Locate the line bearing "lower_tube();" in the material below, then reproduce it and each following line up to and including the line bearing "in imported if".

▸ **PROVIDED MATERIAL**
* START *
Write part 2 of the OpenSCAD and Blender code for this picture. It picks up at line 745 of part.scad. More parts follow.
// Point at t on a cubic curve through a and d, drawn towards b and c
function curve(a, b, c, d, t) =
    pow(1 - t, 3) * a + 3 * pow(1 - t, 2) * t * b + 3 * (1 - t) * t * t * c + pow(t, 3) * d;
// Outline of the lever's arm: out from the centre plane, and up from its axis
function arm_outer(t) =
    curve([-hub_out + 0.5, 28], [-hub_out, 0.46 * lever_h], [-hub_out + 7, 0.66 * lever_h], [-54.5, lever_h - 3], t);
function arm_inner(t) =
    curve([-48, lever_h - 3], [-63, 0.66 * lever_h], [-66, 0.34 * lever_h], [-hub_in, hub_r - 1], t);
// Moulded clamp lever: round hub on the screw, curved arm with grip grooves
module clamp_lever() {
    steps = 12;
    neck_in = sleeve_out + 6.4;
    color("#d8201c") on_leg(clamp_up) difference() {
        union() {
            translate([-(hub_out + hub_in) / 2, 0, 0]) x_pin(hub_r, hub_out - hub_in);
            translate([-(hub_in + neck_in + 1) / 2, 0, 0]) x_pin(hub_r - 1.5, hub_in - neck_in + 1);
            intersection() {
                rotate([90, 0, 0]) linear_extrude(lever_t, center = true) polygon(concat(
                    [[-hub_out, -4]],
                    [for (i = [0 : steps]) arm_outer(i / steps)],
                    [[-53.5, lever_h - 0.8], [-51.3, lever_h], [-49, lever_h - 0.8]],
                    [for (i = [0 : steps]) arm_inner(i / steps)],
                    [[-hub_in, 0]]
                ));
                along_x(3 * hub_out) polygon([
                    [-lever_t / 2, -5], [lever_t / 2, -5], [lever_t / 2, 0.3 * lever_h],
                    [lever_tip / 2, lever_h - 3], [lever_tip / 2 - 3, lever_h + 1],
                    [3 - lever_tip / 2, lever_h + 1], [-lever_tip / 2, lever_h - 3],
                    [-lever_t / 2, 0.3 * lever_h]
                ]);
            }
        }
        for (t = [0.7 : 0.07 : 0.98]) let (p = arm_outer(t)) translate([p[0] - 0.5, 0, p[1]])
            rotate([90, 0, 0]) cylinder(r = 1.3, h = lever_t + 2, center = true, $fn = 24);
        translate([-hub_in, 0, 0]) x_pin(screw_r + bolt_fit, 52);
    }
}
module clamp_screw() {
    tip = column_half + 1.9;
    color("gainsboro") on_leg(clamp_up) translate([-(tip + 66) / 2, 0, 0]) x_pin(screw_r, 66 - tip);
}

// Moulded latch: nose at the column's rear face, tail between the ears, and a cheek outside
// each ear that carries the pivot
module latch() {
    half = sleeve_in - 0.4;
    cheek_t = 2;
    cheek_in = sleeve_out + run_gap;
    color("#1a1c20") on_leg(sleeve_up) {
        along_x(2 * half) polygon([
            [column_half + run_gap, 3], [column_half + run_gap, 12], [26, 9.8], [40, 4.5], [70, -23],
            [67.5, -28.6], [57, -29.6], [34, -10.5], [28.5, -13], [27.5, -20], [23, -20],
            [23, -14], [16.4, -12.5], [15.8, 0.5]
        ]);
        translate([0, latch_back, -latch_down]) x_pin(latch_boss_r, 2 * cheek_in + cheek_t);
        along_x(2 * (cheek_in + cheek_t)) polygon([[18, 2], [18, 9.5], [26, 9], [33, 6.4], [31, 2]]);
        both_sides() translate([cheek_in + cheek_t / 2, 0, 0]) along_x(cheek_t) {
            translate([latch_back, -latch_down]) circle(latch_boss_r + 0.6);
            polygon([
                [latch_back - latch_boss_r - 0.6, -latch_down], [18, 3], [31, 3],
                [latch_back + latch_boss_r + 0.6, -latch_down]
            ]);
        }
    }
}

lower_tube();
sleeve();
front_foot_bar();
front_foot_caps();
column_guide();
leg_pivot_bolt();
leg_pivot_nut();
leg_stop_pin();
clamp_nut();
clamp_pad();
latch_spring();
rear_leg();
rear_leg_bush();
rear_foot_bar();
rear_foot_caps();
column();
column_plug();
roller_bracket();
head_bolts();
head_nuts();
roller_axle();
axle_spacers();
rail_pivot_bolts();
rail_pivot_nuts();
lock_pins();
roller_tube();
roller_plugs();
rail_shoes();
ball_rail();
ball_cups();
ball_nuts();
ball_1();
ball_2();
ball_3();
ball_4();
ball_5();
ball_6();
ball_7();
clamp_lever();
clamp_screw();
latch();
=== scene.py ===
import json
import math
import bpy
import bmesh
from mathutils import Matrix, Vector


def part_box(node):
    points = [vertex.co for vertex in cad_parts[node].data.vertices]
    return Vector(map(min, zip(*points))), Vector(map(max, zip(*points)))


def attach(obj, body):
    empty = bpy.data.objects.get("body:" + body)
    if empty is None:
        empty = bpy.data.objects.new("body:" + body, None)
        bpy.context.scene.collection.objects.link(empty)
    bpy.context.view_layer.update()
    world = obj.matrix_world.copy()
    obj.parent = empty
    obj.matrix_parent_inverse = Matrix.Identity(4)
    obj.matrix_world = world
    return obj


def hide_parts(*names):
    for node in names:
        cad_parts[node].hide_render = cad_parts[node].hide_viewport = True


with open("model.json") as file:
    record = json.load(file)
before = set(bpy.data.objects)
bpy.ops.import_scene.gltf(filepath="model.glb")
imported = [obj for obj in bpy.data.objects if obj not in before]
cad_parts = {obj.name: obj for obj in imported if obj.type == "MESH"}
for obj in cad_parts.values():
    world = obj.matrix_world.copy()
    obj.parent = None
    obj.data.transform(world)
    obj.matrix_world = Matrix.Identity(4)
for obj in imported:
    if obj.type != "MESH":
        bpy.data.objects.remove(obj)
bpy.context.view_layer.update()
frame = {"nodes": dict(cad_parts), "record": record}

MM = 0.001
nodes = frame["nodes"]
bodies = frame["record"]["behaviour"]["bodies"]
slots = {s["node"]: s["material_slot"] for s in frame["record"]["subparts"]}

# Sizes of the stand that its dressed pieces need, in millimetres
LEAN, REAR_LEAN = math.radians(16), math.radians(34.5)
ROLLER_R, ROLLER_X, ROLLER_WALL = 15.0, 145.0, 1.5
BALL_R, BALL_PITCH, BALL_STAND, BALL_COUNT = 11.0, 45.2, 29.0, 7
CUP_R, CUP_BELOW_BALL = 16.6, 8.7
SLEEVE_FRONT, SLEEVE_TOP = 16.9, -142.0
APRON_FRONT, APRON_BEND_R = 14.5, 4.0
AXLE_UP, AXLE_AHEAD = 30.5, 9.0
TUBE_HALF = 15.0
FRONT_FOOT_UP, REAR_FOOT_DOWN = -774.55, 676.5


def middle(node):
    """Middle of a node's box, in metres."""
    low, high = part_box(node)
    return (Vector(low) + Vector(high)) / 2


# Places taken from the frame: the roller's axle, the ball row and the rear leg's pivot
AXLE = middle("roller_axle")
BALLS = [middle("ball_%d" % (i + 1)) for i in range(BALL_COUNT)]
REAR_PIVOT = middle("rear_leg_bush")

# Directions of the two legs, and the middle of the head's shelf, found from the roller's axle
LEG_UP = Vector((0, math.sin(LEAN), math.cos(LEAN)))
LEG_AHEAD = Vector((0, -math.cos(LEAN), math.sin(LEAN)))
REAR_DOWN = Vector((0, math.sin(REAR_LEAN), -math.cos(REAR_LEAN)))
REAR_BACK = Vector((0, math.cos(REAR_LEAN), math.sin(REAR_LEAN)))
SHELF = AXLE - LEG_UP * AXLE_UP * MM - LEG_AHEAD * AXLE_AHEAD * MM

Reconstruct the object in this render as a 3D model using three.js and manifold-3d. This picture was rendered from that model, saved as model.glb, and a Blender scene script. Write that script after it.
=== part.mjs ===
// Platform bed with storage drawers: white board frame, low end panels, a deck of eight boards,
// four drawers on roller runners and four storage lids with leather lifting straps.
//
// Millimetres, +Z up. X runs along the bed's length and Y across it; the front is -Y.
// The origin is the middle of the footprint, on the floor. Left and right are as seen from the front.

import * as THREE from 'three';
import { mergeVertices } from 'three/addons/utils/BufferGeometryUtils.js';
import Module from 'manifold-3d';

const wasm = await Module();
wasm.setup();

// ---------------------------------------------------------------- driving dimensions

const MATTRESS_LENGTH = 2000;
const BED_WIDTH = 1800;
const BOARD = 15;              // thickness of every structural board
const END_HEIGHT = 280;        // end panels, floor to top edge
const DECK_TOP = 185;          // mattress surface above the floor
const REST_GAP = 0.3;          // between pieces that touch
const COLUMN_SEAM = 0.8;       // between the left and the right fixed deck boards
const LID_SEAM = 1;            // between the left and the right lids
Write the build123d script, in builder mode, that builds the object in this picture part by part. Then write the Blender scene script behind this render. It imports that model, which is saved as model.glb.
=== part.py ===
* END *
▸ **EXERCISE RESULT**
lower_tube();
sleeve();
front_foot_bar();
front_foot_caps();
column_guide();
leg_pivot_bolt();
leg_pivot_nut();
leg_stop_pin();
clamp_nut();
clamp_pad();
latch_spring();
rear_leg();
rear_leg_bush();
rear_foot_bar();
rear_foot_caps();
column();
column_plug();
roller_bracket();
head_bolts();
head_nuts();
roller_axle();
axle_spacers();
rail_pivot_bolts();
rail_pivot_nuts();
lock_pins();
roller_tube();
roller_plugs();
rail_shoes();
ball_rail();
ball_cups();
ball_nuts();
ball_1();
ball_2();
ball_3();
ball_4();
ball_5();
ball_6();
ball_7();
clamp_lever();
clamp_screw();
latch();
=== scene.py ===
import json
import math
import bpy
import bmesh
from mathutils import Matrix, Vector


def part_box(node):
    points = [vertex.co for vertex in cad_parts[node].data.vertices]
    return Vector(map(min, zip(*points))), Vector(map(max, zip(*points)))


def attach(obj, body):
    empty = bpy.data.objects.get("body:" + body)
    if empty is None:
        empty = bpy.data.objects.new("body:" + body, None)
        bpy.context.scene.collection.objects.link(empty)
    bpy.context.view_layer.update()
    world = obj.matrix_world.copy()
    obj.parent = empty
    obj.matrix_parent_inverse = Matrix.Identity(4)
    obj.matrix_world = world
    return obj


def hide_parts(*names):
    for node in names:
        cad_parts[node].hide_render = cad_parts[node].hide_viewport = True


with open("model.json") as file:
    record = json.load(file)
before = set(bpy.data.objects)
bpy.ops.import_scene.gltf(filepath="model.glb")
imported = [obj for obj in bpy.data.objects if obj not in before]
cad_parts = {obj.name: obj for obj in imported if obj.type == "MESH"}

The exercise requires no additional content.